The NAM analysis estimates that business leaders’ uncertainties about the fiscal cliff have cut GDP this year by 0.6 percent, or less than two-tenths percent per quarter, consistent with estimates from other private economists.
But the report, which features a foreboding cover-page image of dark clouds streaked with lightning bolts, goes further than most forecasters in laying out a worst-case scenario.
“The U.S. economy is bracing to take an immediate $500 billion hit on Jan. 1, 2013,” the report warns. “The ‘double whammy’ of across-the-board cuts in spending and federal tax increases will be large and sudden."
The fallout, the report warns, will create “dramatic” job losses of 6 million over two years, dampen GDP by 12.8 percent through 2015 (or about 4 percent a year), send the jobless rate to 11 percent and cut personal disposable income by almost 10 percent by 2015.
Though plausible, the scenario assumes that the next Congress and president sit idly as the economy plunges into a deep recession.
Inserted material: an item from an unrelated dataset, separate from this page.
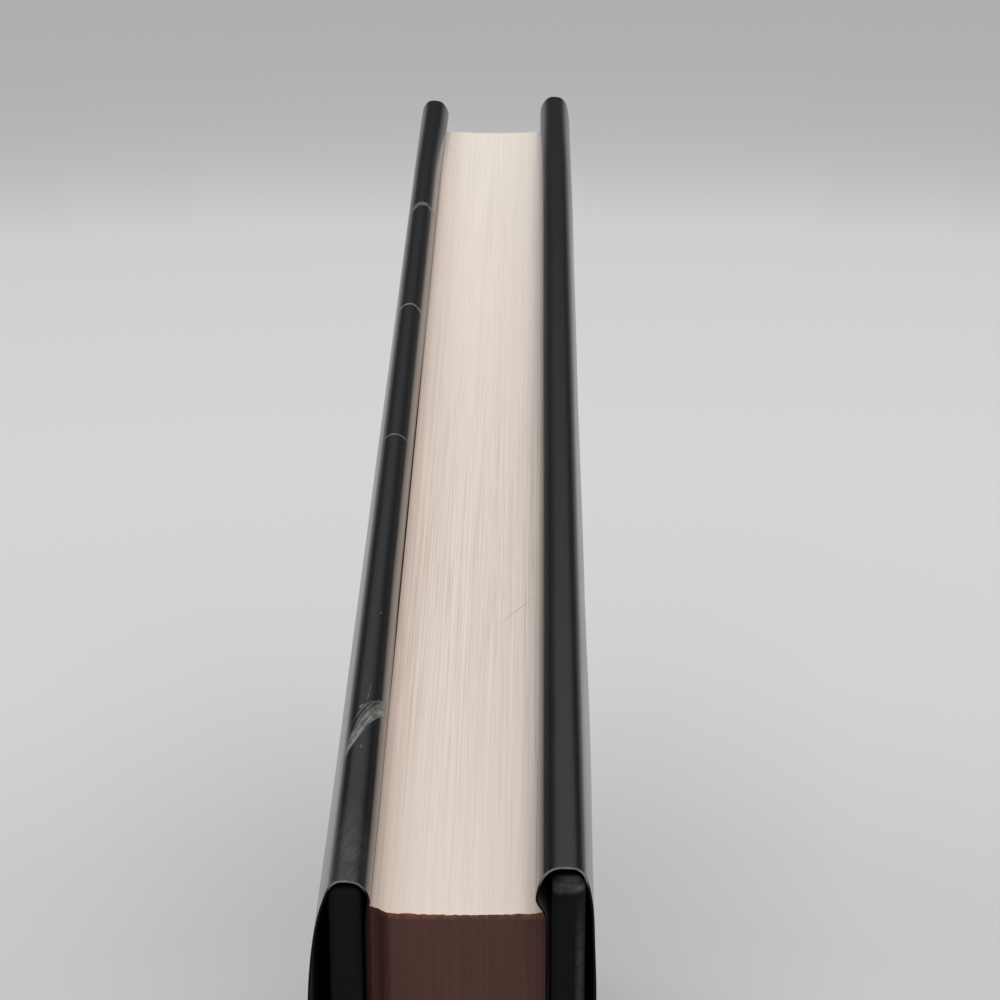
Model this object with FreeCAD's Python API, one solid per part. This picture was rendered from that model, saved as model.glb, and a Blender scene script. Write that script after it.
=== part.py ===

Despite the deep political dysfunction that created the fiscal cliff in the first place, few private economists or political analysts expect no action whatsoever on the budget impasse for the next three years.
While continued uncertainty is certainly likely – and will hold back growth – the process of defusing the fiscal cliff time bomb is fairly easy to do once Congress agrees to do it. At any point before Dec. 31, Congress can repeal the or delay the so-called "sequestration" as negotiations continue on a new budget plan.